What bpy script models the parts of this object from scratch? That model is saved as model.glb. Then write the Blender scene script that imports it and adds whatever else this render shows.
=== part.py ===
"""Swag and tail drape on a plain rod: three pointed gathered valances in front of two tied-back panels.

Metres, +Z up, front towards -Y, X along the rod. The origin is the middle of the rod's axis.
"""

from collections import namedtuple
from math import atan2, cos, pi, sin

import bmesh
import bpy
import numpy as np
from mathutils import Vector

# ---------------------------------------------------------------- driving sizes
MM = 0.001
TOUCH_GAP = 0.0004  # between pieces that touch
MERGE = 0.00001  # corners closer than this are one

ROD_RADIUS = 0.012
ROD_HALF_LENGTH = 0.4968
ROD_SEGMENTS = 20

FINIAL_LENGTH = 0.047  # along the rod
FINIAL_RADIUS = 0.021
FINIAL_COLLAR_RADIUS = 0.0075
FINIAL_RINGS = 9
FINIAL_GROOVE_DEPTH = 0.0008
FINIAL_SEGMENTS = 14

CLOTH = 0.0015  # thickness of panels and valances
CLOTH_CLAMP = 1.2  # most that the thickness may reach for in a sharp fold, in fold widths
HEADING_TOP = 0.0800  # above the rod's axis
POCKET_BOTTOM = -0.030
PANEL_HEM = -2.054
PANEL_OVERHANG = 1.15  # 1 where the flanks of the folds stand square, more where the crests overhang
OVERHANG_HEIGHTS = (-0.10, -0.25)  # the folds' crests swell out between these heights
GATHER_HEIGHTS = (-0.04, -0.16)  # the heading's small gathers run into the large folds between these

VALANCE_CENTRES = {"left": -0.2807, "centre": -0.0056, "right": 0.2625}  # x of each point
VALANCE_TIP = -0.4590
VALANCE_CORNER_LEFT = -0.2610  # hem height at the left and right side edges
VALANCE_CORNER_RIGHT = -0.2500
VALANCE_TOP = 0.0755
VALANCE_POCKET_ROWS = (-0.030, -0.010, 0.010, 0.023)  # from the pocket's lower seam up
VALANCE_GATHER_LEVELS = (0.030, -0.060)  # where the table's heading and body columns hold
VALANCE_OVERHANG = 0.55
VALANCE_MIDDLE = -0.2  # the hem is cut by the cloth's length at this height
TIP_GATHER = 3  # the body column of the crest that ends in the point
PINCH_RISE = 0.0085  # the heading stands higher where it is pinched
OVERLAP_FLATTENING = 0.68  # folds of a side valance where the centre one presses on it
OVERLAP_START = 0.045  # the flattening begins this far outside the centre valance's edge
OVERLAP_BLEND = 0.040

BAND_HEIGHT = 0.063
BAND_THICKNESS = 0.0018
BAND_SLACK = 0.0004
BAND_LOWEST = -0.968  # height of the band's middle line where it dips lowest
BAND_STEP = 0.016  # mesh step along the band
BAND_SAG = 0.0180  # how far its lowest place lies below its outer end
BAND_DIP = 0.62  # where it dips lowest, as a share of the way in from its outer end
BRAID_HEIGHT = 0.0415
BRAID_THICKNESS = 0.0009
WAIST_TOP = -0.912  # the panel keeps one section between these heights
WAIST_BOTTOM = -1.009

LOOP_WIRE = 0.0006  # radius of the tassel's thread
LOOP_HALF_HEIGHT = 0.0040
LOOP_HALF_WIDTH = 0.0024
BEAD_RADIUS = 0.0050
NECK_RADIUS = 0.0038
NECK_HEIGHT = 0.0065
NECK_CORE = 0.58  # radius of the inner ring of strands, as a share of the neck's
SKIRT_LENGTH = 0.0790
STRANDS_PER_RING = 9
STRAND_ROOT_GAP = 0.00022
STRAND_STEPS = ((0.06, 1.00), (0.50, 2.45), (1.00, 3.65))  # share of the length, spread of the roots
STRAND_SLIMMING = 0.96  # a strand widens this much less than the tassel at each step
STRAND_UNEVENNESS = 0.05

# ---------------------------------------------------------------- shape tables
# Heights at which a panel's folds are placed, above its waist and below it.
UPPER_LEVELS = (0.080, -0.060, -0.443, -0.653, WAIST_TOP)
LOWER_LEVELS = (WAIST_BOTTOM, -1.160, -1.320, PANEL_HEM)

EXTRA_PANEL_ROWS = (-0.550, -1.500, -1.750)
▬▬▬
Type out the full listing again, exactly as given.

▶ [Complete response]:
What bpy script models the parts of this object from scratch? That model is saved as model.glb. Then write the Blender scene script that imports it and adds whatever else this render shows.
=== part.py ===
"""Swag and tail drape on a plain rod: three pointed gathered valances in front of two tied-back panels.

Metres, +Z up, front towards -Y, X along the rod. The origin is the middle of the rod's axis.
"""

from collections import namedtuple
from math import atan2, cos, pi, sin

import bmesh
import bpy
import numpy as np
from mathutils import Vector

# ---------------------------------------------------------------- driving sizes
MM = 0.001
TOUCH_GAP = 0.0004  # between pieces that touch
MERGE = 0.00001  # corners closer than this are one

ROD_RADIUS = 0.012
ROD_HALF_LENGTH = 0.4968
ROD_SEGMENTS = 20

FINIAL_LENGTH = 0.047  # along the rod
FINIAL_RADIUS = 0.021
FINIAL_COLLAR_RADIUS = 0.0075
FINIAL_RINGS = 9
FINIAL_GROOVE_DEPTH = 0.0008
FINIAL_SEGMENTS = 14

CLOTH = 0.0015  # thickness of panels and valances
CLOTH_CLAMP = 1.2  # most that the thickness may reach for in a sharp fold, in fold widths
HEADING_TOP = 0.0800  # above the rod's axis
POCKET_BOTTOM = -0.030
PANEL_HEM = -2.054
PANEL_OVERHANG = 1.15  # 1 where the flanks of the folds stand square, more where the crests overhang
OVERHANG_HEIGHTS = (-0.10, -0.25)  # the folds' crests swell out between these heights
GATHER_HEIGHTS = (-0.04, -0.16)  # the heading's small gathers run into the large folds between these

VALANCE_CENTRES = {"left": -0.2807, "centre": -0.0056, "right": 0.2625}  # x of each point
VALANCE_TIP = -0.4590
VALANCE_CORNER_LEFT = -0.2610  # hem height at the left and right side edges
VALANCE_CORNER_RIGHT = -0.2500
VALANCE_TOP = 0.0755
VALANCE_POCKET_ROWS = (-0.030, -0.010, 0.010, 0.023)  # from the pocket's lower seam up
VALANCE_GATHER_LEVELS = (0.030, -0.060)  # where the table's heading and body columns hold
VALANCE_OVERHANG = 0.55
VALANCE_MIDDLE = -0.2  # the hem is cut by the cloth's length at this height
TIP_GATHER = 3  # the body column of the crest that ends in the point
PINCH_RISE = 0.0085  # the heading stands higher where it is pinched
OVERLAP_FLATTENING = 0.68  # folds of a side valance where the centre one presses on it
OVERLAP_START = 0.045  # the flattening begins this far outside the centre valance's edge
OVERLAP_BLEND = 0.040

BAND_HEIGHT = 0.063
BAND_THICKNESS = 0.0018
BAND_SLACK = 0.0004
BAND_LOWEST = -0.968  # height of the band's middle line where it dips lowest
BAND_STEP = 0.016  # mesh step along the band
BAND_SAG = 0.0180  # how far its lowest place lies below its outer end
BAND_DIP = 0.62  # where it dips lowest, as a share of the way in from its outer end
BRAID_HEIGHT = 0.0415
BRAID_THICKNESS = 0.0009
WAIST_TOP = -0.912  # the panel keeps one section between these heights
WAIST_BOTTOM = -1.009

LOOP_WIRE = 0.0006  # radius of the tassel's thread
LOOP_HALF_HEIGHT = 0.0040
LOOP_HALF_WIDTH = 0.0024
BEAD_RADIUS = 0.0050
NECK_RADIUS = 0.0038
NECK_HEIGHT = 0.0065
NECK_CORE = 0.58  # radius of the inner ring of strands, as a share of the neck's
SKIRT_LENGTH = 0.0790
STRANDS_PER_RING = 9
STRAND_ROOT_GAP = 0.00022
STRAND_STEPS = ((0.06, 1.00), (0.50, 2.45), (1.00, 3.65))  # share of the length, spread of the roots
STRAND_SLIMMING = 0.96  # a strand widens this much less than the tassel at each step
STRAND_UNEVENNESS = 0.05

# ---------------------------------------------------------------- shape tables
# Heights at which a panel's folds are placed, above its waist and below it.
UPPER_LEVELS = (0.080, -0.060, -0.443, -0.653, WAIST_TOP)
LOWER_LEVELS = (WAIST_BOTTOM, -1.160, -1.320, PANEL_HEM)

EXTRA_PANEL_ROWS = (-0.550, -1.500, -1.750)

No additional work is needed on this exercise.